_Work to do_
Reproduce exactly the lines below, from the first through the one containing "metal pendant clips.", and nothing more.

━━ Recorded information ━━

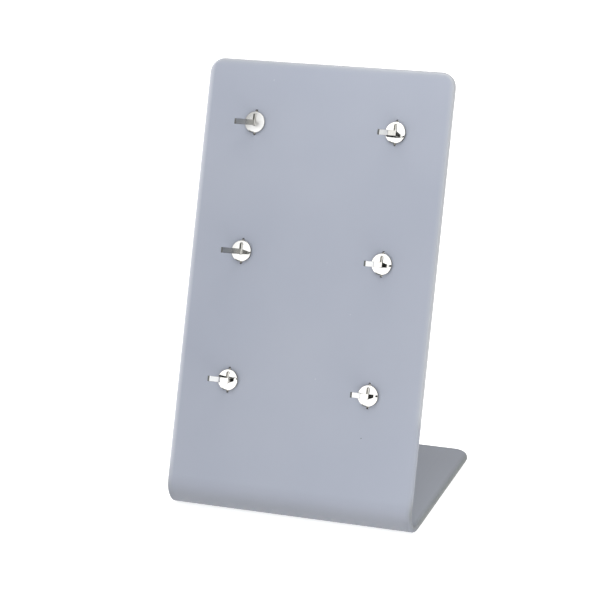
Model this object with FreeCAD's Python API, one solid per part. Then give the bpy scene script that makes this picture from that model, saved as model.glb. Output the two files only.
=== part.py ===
"""Pendant display stand: one heat-bent sheet with six metal pendant clips.

The sheet is a single 3 mm plastic sheet. It lies flat on the desk as the base, turns up round a
bend at the front and leans back as the panel that carries the pendants. Two columns of three
upright slits are cut through the panel. Each slit holds one clip: a round polished disc against
the panel's front, and a metal strip folded double that passes through disc and slit. In front the
strip is cut to an upright stub with a long narrow arm that a pendant hangs from. Behind the panel
its two leaves are spread flat, like the legs of a split pin.

Frame: millimetres, +X to the viewer's right, +Z up, the panel faces -Y. The origin is on the desk
at the middle of the width and halfway between the front of the bend and the back of the base.

Each clip is drawn in the panel's own frame: x across, y up the panel, z straight out of its front
face, with the middle of its slit at the origin.
"""

import FreeCAD, Part
import math
import os

from FreeCAD import Placement, Rotation, Vector

# Sheet
SHEET_WIDTH = 120.0
SHEET_THICKNESS = 3.0
PANEL_LENGTH = 214.0  # up the slope, from the sharp corner that the bend rounds off
BASE_LENGTH = 97.0  # along the desk, from the same sharp corner
LEAN_DEG = 24.0  # back from upright
BEND_OUTER_RADIUS = 10.0
PANEL_CORNER_RADIUS = 7.0
BASE_CORNER_RADIUS = 8.0
EDGE_ROUNDING = 1.3  # the cut edges are flame polished round

# Slits
COLUMN_SPACING = 68.8
ROW_SPACING = 60.0
TOP_ROW_BELOW_EDGE = 29.0
SLIT_LENGTH = 12.0
SLIT_WIDTH = 1.1

# Discs
DISC_DIAMETER = 9.8
DISC_THICKNESS = 1.6
DISC_FRONT_CHAMFER = 0.15
DISC_BACK_CHAMFER = 0.6
DISC_SLOT_CLEARANCE = 0.1  # round the strip on every side

# Folded strips
LEAF_THICKNESS = 0.4
FOLD_GAP = 0.1  # between the two leaves
STUB_HEIGHT = 5.4
STUB_BELOW_SLIT_MIDDLE = 1.6
STUB_STANDS_OUT = 1.1  # in front of the disc
STUB_TOP_ROUNDING = 0.8
ARM_HEIGHT = 2.5
ARM_REACH = 25.0  # from the panel's front to the arm's end
ARM_END_ROUNDING = 0.4
ARM_ROOT_ROUNDING = 0.3
STRIP_END_CLEARANCE = 0.6  # between the strip's back part and each end of the slit
TAB_REACH = 5.5  # from the middle of the slit
TAB_BEND_RADIUS = 0.15

CUTTER_OVERRUN = 1.0  # how far each cutting shape passes the faces that it cuts

# The arms were bent by hand, so each row points a little lower or higher than square
ROWS = (("top", -4.5), ("middle", -1.5), ("bottom", 2.0))
COLUMNS = (("left", -1), ("right", 1))

# Worked out from the sizes above
BEND_INNER_RADIUS = BEND_OUTER_RADIUS - SHEET_THICKNESS
BEND_SETBACK = BEND_OUTER_RADIUS * math.tan(math.radians(90.0 + LEAN_DEG) / 2)
FOOTPRINT_MIDDLE = (BEND_SETBACK - BEND_OUTER_RADIUS + BASE_LENGTH) / 2
STRIP_HALF_THICKNESS = LEAF_THICKNESS + FOLD_GAP / 2
STRIP_BACK_HEIGHT = SLIT_LENGTH - 2 * STRIP_END_CLEARANCE
STUB_FRONT = DISC_THICKNESS + STUB_STANDS_OUT
ALONG_PANEL = Vector(0, math.sin(math.radians(LEAN_DEG)), math.cos(math.radians(LEAN_DEG)))
INTO_SHEET = Vector(0, math.cos(math.radians(LEAN_DEG)), -math.sin(math.radians(LEAN_DEG)))
SHARP_CORNER = Vector(0, -FOOTPRINT_MIDDLE, 0)


def rounded_outline(corners):
    """Closed wire through the corners in turn, each given as (point, radius of its rounding)."""
    spans = []
    for index, (corner, radius) in enumerate(corners):
        before = corners[index - 1][0] - corner
        after = corners[(index + 1) % len(corners)][0] - corner
        if radius == 0:
            spans.append((corner, None, corner))
            continue
        before.normalize()
        after.normalize()
        half_angle = before.getAngle(after) / 2
        setback = radius / math.tan(half_angle)
        towards_middle = (before + after).normalize()
        crown = corner + towards_middle * (radius / math.sin(half_angle) - radius)
        spans.append((corner + before * setback, crown, corner + after * setback))
    edges = []
    for index, (start, crown, end) in enumerate(spans):
        if crown is not None:
            edges.append(Part.Arc(start, crown, end).toShape())
        next_start = spans[(index + 1) % len(spans)][0]
        if end.distanceToPoint(next_start) > 1e-6:
            edges.append(Part.makeLine(end, next_start))
    return Part.Wire(edges)


def prism(corners, along):
    """Solid with the rounded outline as its section, as long as the vector along."""
    return Part.Face(rounded_outline(corners)).extrude(along)


def on_panel(shape, across, above_corner):
    """Copy of a shape from the panel's own frame, set on the panel's front face."""
    origin = SHARP_CORNER + ALONG_PANEL * above_corner + Vector(across, 0, 0)
    placed = shape.copy()
    placed.Placement = Placement(origin, Rotation(Vector(1, 0, 0), 90.0 - LEAN_DEG))
    return placed


def slit_positions():
    """Name, tilt of the arm, place across and place above the sharp corner, for each clip."""
    for row_index, (row, tilt) in enumerate(ROWS):
        above_corner = PANEL_LENGTH - TOP_ROW_BELOW_EDGE - row_index * ROW_SPACING
        for column, side in COLUMNS:
            yield f"{row}_{column}", tilt, side * COLUMN_SPACING / 2, above_corner


def corner_edges(sheet, end_point):
    """The two edges through the sheet's thickness at the end that holds end_point."""
    at_end = Part.Vertex(end_point)
    face = min(sheet.Faces, key=lambda face: face.distToShape(at_end)[0])
    return [edge for edge in face.Edges if abs(edge.Vertexes[0].X - edge.Vertexes[-1].X) < 1e-6]


def cut_edges(sheet, end_points):
    """The edges all round the blank, where its cut side meets the two broad faces."""
    ends = [Part.Vertex(point) for point in end_points]

    def is_cut_side(face):
        low_u, high_u, low_v, high_v = face.ParameterRange
        normal = face.normalAt((low_u + high_u) / 2, (low_v + high_v) / 2)
        return abs(normal.x) > 0.01 or any(face.distToShape(end)[0] < 1e-6 for end in ends)

    found = []
    for edge in sheet.Edges:
        faces = sheet.ancestorsOfType(edge, Part.Face)
        if sum(is_cut_side(face) for face in faces) == 1:
            found.append(edge)
    return found


def bent_sheet():
    """Base, bend and leaning panel as one sheet, with its rounded corners, edges and slits."""
    base_end = SHARP_CORNER + Vector(0, BASE_LENGTH, 0)
    panel_end = SHARP_CORNER + ALONG_PANEL * PANEL_LENGTH
    inner_corner = SHARP_CORNER + (ALONG_PANEL + Vector(0, 1, 0)) * (
        SHEET_THICKNESS / ALONG_PANEL.z
    )
    upwards = Vector(0, 0, SHEET_THICKNESS)
    inwards = INTO_SHEET * SHEET_THICKNESS
    half_width = Vector(SHEET_WIDTH / 2, 0, 0)
    profile = [
        (base_end, 0),
        (SHARP_CORNER, BEND_OUTER_RADIUS),
        (panel_end, 0),
        (panel_end + inwards, 0),
        (inner_corner, BEND_INNER_RADIUS),
        (base_end + upwards, 0),
    ]
    sheet = prism([(point - half_width, radius) for point, radius in profile], half_width * 2)

    end_points = (panel_end + inwards / 2, base_end + upwards / 2)
    for end_point, radius in zip(end_points, (PANEL_CORNER_RADIUS, BASE_CORNER_RADIUS)):
        sheet = sheet.makeFillet(radius, corner_edges(sheet, end_point))
    sheet = sheet.makeFillet(EDGE_ROUNDING, cut_edges(sheet, end_points))

    cutter = slit_cutter()
    slits = [on_panel(cutter, across, above) for _, _, across, above in slit_positions()]
    return sheet.cut(slits)


def slit_cutter():
    """The space of one slit, through the sheet and out past both faces."""
    x = SLIT_WIDTH / 2
    y = SLIT_LENGTH / 2
    front = CUTTER_OVERRUN
    depth = SHEET_THICKNESS + 2 * CUTTER_OVERRUN
    corners = [
        Vector(side_x, side_y, front) for side_x, side_y in ((-x, -y), (x, -y), (x, y), (-x, y))
    ]
    return prism([(corner, x) for corner in corners], Vector(0, 0, -depth))


def clip_disc():
    """Round disc, turned from its half section, with a slot for the folded strip."""
    rim = DISC_DIAMETER / 2
    half_section = [
        (Vector(0, 0, 0), 0),
        (Vector(rim - DISC_BACK_CHAMFER, 0, 0), 0),
        (Vector(rim, 0, DISC_BACK_CHAMFER), 0),
        (Vector(rim, 0, DISC_THICKNESS - DISC_FRONT_CHAMFER), 0),
        (Vector(rim - DISC_FRONT_CHAMFER, 0, DISC_THICKNESS), 0),
        (Vector(0, 0, DISC_THICKNESS), 0),
    ]
    disc = Part.Face(rounded_outline(half_section)).revolve(Vector(0, 0, 0), Vector(0, 0, 1), 360)

    x = STRIP_HALF_THICKNESS + DISC_SLOT_CLEARANCE
    low = -STUB_BELOW_SLIT_MIDDLE - DISC_SLOT_CLEARANCE
    high = low + STUB_HEIGHT + 2 * DISC_SLOT_CLEARANCE
    depth = DISC_THICKNESS + 2 * CUTTER_OVERRUN
    slot = Part.makeBox(2 * x, high - low, depth, Vector(-x, low, -CUTTER_OVERRUN))
    return disc.cut(slot)


def folded_section():
    """The strip seen along the panel: a fold at the arm's end and two tabs behind the panel."""
    outer = STRIP_HALF_THICKNESS
    inner = FOLD_GAP / 2
    tab_front = -SHEET_THICKNESS - TAB_BEND_RADIUS
    tab_back = tab_front - LEAF_THICKNESS
    outer_bend = TAB_BEND_RADIUS + LEAF_THICKNESS
    right = [
        (Vector(outer, 0, ARM_REACH), outer),
        (Vector(outer, 0, tab_front), TAB_BEND_RADIUS),
        (Vector(TAB_REACH, 0, tab_front), 0),
        (Vector(TAB_REACH, 0, tab_back), 0),
        (Vector(inner, 0, tab_back), outer_bend),
        (Vector(inner, 0, ARM_REACH - LEAF_THICKNESS), inner),
    ]
    left = [(Vector(-point.x, 0, point.z), radius) for point, radius in reversed(right)]
    return right + left


def strip_outline(arm_tilt):
    """The strip seen from the side: back part, stub and arm, the arm tilted about its root."""
    low = -STUB_BELOW_SLIT_MIDDLE
    high = low + STUB_HEIGHT
    back_low = -STRIP_BACK_HEIGHT / 2
    back_high = STRIP_BACK_HEIGHT / 2
    back = -SHEET_THICKNESS - TAB_BEND_RADIUS - LEAF_THICKNESS

    turn = math.radians(arm_tilt)
    arm_length = ARM_REACH - STUB_FRONT
    along = Vector(0, math.sin(turn), math.cos(turn)) * arm_length
    up = Vector(0, math.cos(turn), -math.sin(turn)) * ARM_HEIGHT
    root = Vector(0, low, STUB_FRONT)
    arm_top_root = root + Vector(0, 1, 0) * (ARM_HEIGHT / math.cos(turn))
    return [
        (Vector(0, back_low, back), 0),
        (Vector(0, back_low, 0), 0),
        (Vector(0, low, 0), 0),
        (root, 0),
        (root + along, ARM_END_ROUNDING),
        (root + along + up, ARM_END_ROUNDING),
        (arm_top_root, ARM_ROOT_ROUNDING),
        (Vector(0, high, STUB_FRONT), STUB_TOP_ROUNDING),
        (Vector(0, high, 0), 0),
        (Vector(0, back_high, 0), 0),
        (Vector(0, back_high, back), 0),
    ]


def clip_strip(arm_tilt):
    """One folded strip: its bent section, cut to the outline that it has from the side."""
    half_height = Vector(0, STRIP_BACK_HEIGHT, 0)
    folded = prism([(point - half_height, r) for point, r in folded_section()], half_height * 2)
    half_span = Vector(TAB_REACH + CUTTER_OVERRUN, 0, 0)
    blank = prism([(point - half_span, r) for point, r in strip_outline(arm_tilt)], half_span * 2)
    return folded.common(blank)


def main():
    """Build every piece and write one STEP file for each."""
    pieces = {"bent_sheet": bent_sheet()}
    disc = clip_disc()
    for place, tilt, across, above_corner in slit_positions():
        pieces[f"disc_{place}"] = on_panel(disc, across, above_corner)
        pieces[f"strip_{place}"] = on_panel(clip_strip(tilt), across, above_corner)
    os.makedirs("parts", exist_ok=True)
    for name, shape in pieces.items():
        solid = shape.Solids[0] if len(shape.Solids) == 1 else shape
        solid.exportStep(f"parts/{name}.step")
        print(f"{name}: {len(shape.Solids)} solid, {shape.Volume:.2f} mm3, valid {shape.isValid()}")


main()
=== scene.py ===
"""Pendant display stand, dressed for the camera.

The stand is one satin plastic sheet, heat bent once, with six polished clips in its panel. Each
clip is a round disc against the panel's front and a metal strip folded double that runs through
disc and slit, with two tabs spread flat behind. The CAD solids stay in the model and give the
frame; every visible surface is rebuilt here from the same sizes, in the same places.

All sizes are in millimetres. A surface is worked out in its maker's own frame, flat blank or clip,
then carried to the stand and turned to metres as its mesh is made.
"""

import logging
import math
from dataclasses import dataclass, field
from enum import Enum
from functools import partial
from itertools import product
from typing import Any, Callable

import bmesh
import bpy
import numpy as np
from mathutils import Matrix, Vector

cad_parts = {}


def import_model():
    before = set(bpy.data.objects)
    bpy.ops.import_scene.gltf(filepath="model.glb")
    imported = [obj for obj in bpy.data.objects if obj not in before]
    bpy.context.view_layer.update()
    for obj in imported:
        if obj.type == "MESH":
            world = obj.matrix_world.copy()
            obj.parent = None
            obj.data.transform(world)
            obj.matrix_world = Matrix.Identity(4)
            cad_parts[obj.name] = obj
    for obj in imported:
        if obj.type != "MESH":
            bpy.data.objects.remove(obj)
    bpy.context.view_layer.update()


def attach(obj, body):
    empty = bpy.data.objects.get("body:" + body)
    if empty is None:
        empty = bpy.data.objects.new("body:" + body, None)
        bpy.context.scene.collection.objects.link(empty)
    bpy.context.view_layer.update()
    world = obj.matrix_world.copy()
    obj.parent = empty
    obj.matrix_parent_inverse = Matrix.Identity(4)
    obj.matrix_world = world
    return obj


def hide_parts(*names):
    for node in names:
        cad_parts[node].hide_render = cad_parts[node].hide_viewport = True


LOG = logging.getLogger("pendant_stand")
MILLIMETRE = 0.001
BODY = "root"
BLANK_SPAN = 300.0  # millimetres of the flat blank in one unit of its UV map
SPECK_PIXEL = (361.0, 438.5)  # where the photograph shows the one dark speck


class Slot(Enum):
    """The record's material slots for the sheet and the clip metal; the new pieces in this script don't
    read them.
    """

    SHEET = "sheet"
    CLIP_METAL = "clip_metal"


class Row(Enum):
    """The three rows of clips, counted down from the top of the panel."""

    TOP = 0
    MIDDLE = 1
    BOTTOM = 2


class Column(Enum):
    """The two columns of clips, by the side of the middle that they stand on."""

    LEFT = -1
    RIGHT = 1


class EdgeMark(Enum):
    """Names of the mesh attributes that tell a material where an edge or a frosted part is, and where glow
    and shade are painted.
    """

    POLISHED = "polished_edge"
    GLOWING = "glowing_edge"
    SHEARED = "sheared_edge"
    FROSTED = "frosted_part"
    PAINTED_DARK = "painted_dark_part"
    HEATED = "heated_part"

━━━

_Expected answer_
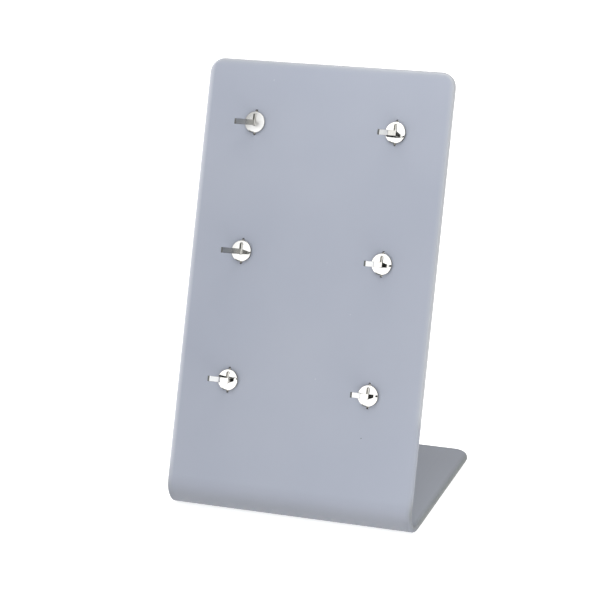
Model this object with FreeCAD's Python API, one solid per part. Then give the bpy scene script that makes this picture from that model, saved as model.glb. Output the two files only.
=== part.py ===
"""Pendant display stand: one heat-bent sheet with six metal pendant clips.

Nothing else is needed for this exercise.